| WHAT YOU WILL DO |
Show every line that has the string "from" in it.

| PROVIDED MATERIAL |
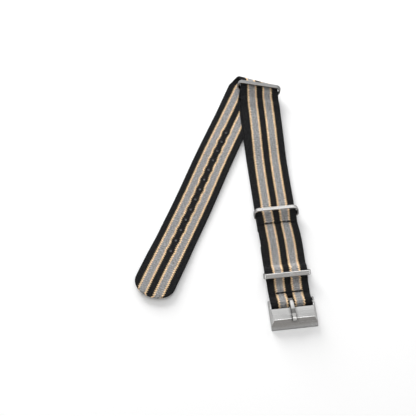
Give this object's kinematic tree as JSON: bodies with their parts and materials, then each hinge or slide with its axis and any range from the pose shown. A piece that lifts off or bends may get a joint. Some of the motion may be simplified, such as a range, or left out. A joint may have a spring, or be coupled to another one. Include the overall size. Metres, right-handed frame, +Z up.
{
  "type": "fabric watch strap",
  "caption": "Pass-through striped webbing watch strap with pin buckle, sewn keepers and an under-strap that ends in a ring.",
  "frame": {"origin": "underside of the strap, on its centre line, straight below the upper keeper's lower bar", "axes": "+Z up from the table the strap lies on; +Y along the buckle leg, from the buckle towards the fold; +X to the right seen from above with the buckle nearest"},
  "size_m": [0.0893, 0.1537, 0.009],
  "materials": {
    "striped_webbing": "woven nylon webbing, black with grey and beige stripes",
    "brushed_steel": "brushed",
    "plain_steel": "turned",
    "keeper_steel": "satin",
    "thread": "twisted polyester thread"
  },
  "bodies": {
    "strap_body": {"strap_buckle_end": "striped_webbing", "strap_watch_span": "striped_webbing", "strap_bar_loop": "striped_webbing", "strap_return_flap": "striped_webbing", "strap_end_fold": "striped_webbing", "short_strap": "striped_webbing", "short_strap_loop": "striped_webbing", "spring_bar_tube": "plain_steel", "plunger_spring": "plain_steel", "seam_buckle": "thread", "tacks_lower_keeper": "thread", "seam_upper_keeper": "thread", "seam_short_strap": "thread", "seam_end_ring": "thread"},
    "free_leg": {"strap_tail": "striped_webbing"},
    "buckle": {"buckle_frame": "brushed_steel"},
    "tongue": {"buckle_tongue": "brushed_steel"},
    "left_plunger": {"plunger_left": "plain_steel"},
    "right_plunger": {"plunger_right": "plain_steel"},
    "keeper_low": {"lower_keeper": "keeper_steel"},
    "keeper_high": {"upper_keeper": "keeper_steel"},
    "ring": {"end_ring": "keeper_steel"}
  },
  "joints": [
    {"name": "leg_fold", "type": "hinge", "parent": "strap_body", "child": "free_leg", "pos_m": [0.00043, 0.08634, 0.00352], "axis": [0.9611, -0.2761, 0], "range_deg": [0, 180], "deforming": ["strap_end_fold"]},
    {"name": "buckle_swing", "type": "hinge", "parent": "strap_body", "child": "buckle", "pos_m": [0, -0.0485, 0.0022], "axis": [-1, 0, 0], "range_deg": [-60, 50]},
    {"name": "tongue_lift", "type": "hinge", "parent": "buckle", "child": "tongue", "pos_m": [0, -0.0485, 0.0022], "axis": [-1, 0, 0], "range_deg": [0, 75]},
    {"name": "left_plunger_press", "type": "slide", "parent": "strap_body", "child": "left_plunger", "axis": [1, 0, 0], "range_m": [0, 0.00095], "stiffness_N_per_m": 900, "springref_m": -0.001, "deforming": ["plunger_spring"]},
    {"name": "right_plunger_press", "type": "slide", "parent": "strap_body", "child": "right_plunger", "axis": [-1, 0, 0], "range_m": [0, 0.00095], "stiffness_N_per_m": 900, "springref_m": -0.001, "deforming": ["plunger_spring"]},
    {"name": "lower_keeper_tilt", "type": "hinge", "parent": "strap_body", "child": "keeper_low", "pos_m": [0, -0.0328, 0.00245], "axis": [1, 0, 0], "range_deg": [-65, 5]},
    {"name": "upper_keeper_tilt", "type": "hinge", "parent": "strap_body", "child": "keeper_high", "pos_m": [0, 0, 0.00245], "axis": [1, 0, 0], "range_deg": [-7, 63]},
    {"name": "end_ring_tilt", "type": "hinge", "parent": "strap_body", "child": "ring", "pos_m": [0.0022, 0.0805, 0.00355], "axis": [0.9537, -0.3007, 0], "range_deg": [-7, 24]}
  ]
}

| PROBLEM SOLUTION |
Give this object's kinematic tree as JSON: bodies with their parts and materials, then each hinge or slide with its axis and any range from the pose shown. A piece that lifts off or bends may get a joint. Some of the motion may be simplified, such as a range, or left out. A joint may have a spring, or be coupled to another one. Include the overall size. Metres, right-handed frame, +Z up.
  "frame": {"origin": "underside of the strap, on its centre line, straight below the upper keeper's lower bar", "axes": "+Z up from the table the strap lies on; +Y along the buckle leg, from the buckle towards the fold; +X to the right seen from above with the buckle nearest"},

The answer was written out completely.